Gross called himself "a trusting fool," whose government "failed to disclose adequately" to him the "material risks" of his Cuban venture. But if he didn't know he was breaking Cuban law, he should have. Gross
had a long career as an international development worker who had been active in some 50 countries and territories... including Iraq and Afghanistan where he was setting up satellite communications channels to circumvent state-controlled channels.
That an such an experienced operator wouldn't take the trouble to check the legality of his assignment in a country whose government the U.S. was trying to overthrow for half a century is hard to believe, or an abdication of his own responsibility. Furthermore, Gross himself apparently worried that his work was illegal. The Associated Press quotes him as writing, after earlier trips to Cuba: "This is a very risky business in no uncertain terms;" and also that "Detection of satellite signals will be catastrophic."
Gross was arrested on the fifth trip to Cuba he made in 2009. He identified himself as a member of a Jewish humanitarian group, not a U.S. government representative. He had with him a mobile phone chip that makes it impossible to track where a call is coming from. U.S. intelligence sources told AP the chip was not available on the open market, and is provided most often to the CIA and Pentagon.
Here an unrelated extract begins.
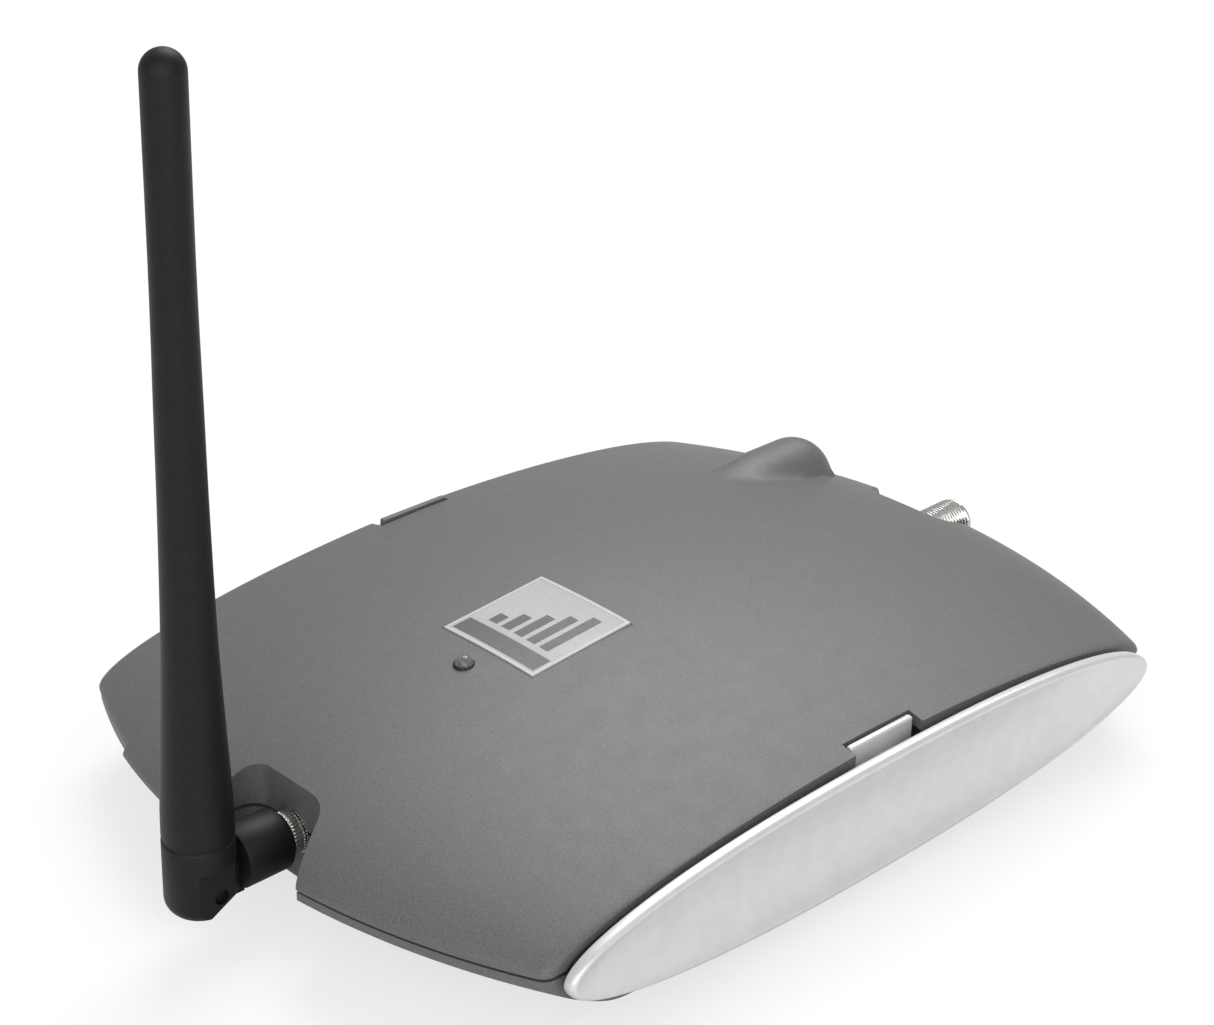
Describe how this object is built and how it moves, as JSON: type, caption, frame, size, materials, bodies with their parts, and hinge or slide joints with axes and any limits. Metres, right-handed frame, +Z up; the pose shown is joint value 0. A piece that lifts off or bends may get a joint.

Eric Hershberg, director of American University's Center for American and Latino Studies called the chip "military level" technology and scoffed at the idea that Gross was simply helping Cuban Jews access the Internet. He said Gross carried the chip on behalf of a U.S. government agency committed to promoting regime change. More significant, in a September 2009 report Gross filed before his arrest, he himself described the program as a "pilot" that could be "expanded" to other target groups.
Gross may not have been an American spy. But he was surely a U.S. government agent who got caught on the job breaking Cuban law. Now that he's home, his continued lawsuit against the government that saved his life, paid him millions and made him a celebrity, is nothing less than Gross ingratitude. Some might call it chutzpah.
Update (6/5/2015): Affirming the judgement of both lower courts, the Supreme Court has refused to hear the Gross's case, spelling FINIS to an appalling example of Gross Ingratitude.